The forward lines and defence pairings were unchanged from Monday, which left Schmidt skating again alongside Alex Edler on what looks like the top pair. Hughes is practising with rookie Jalen Chatfield, who could be a placeholder for Travis Hamonic, currently fulfilling his travel-quarantine requirement. The third pair is rookie Olli Juolevi with Tyler Myers.
Two things you can count on from a Travis Green training camp: it’s going to be tough for both players and reporters. Under Green, not only do the Canucks not tell the media who will be skating with whom ahead of time, but in recent camps even the ice schedule seemed a secret some days.
On Tuesday, however, Green could be heard telling players on the ice to be ready for a game-like scrimmage on Wednesday night.
“I’ve got to start whispering on the ice,” Green said when confronted with his own scoop.
THE DAILY HOGIE
Hoglander looked comfortable and confident again practising on a line with Horvat and Tanner Pearson. The 2019 second-round pick loves to make plays, wants the puck and for two days has been doing good things with it.
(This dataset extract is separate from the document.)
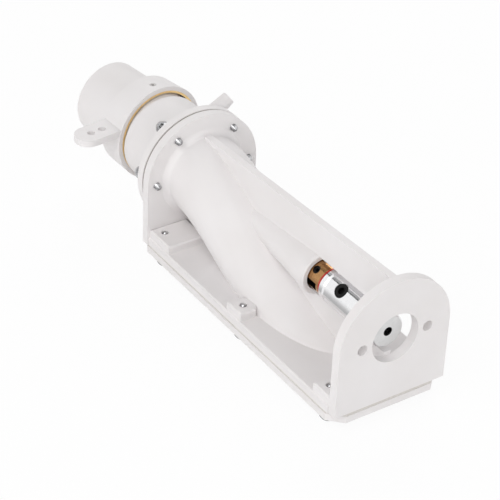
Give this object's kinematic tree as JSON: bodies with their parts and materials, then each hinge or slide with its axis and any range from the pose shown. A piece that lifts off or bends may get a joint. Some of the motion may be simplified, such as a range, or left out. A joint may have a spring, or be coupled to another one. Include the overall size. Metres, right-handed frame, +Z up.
{
  "type": "water jet thruster",
  "caption": "Model boat water jet: printed frame with sloping intake duct, shaft with coupling, impeller pump and swivelling steering nozzle with side horn.",
  "frame": {"origin": "on the shaft axis, in the front face of the motor plate", "axes": "+Y aft along the shaft, +Z up, +X to starboard"},
  "size_m": [0.0544, 0.1719, 0.0527],
  "materials": {
    "white_print": "satin",
    "white_pump": "satin",
    "white_plate": "satin",
    "dark_gasket": "matte",
    "screw_steel": "bright",
    "brass": "satin",
    "polished_aluminium": "polished",
    "black_steel": "satin",
    "red_plastic": "gloss",
    "shaft_steel": "ground",
    "bronze": "satin"
  },
  "bodies": {
    "frame": {"base_flange": "white_print", "intake_duct": "white_print", "motor_plate": "white_print", "transom_plate": "white_print", "spine_web": "white_print", "duct_rib": "white_print", "base_gasket": "dark_gasket", "bottom_plate": "white_plate", "base_screws": "screw_steel", "transom_gasket": "dark_gasket", "pump_housing": "white_pump", "pump_screws": "screw_steel", "cooling_nipple": "white_pump", "stator": "white_pump", "rear_bush": "bronze", "outlet_nozzle": "white_pump", "pivot_pins": "screw_steel", "bearing_outer_race": "shaft_steel", "shaft_bush": "bronze"},
    "rotor": {"drive_shaft": "shaft_steel", "shaft_coupling": "polished_aluminium", "coupling_grub_screws": "black_steel", "red_washer": "red_plastic", "stop_collar": "bronze", "collar_grub_screw": "black_steel", "bearing_inner_race": "shaft_steel", "impeller": "brass", "impeller_nut": "screw_steel"},
    "steering": {"steering_nozzle": "white_pump", "steering_ring": "brass"}
  },
  "joints": [
    {"name": "rotor_spin", "type": "hinge", "parent": "frame", "child": "rotor", "pos_m": [0, 0, 0], "axis": [0, 1, 0], "continuous": true},
    {"name": "steering_swivel", "type": "hinge", "parent": "frame", "child": "steering", "pos_m": [0, 0.14432, 0], "axis": [0, 0, 1], "range_deg": [-14, 2]}
  ]
}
But he was almost beaten with his own trick shot in a one-on-one drill against physical Zack MacEwen.
The 215-pound winger, who graduated to the Canucks from the minors last season, stickhandled through Hoglander before nearly scoring and ended the drill from behind the net by lifting the puck on his stick blade in an attempt at a lacrosse goal. Hoglander is already renowned for executing the audacious move, which in Sweden is called the Zorro, during games.
“I wouldn't read too much into it,” MacEwen said, explaining that the whistle had gone to end the drill before he tried the move.
But he was aware against whom he was attempting it.
“Yeah, a little bit, I guess,” he smiled.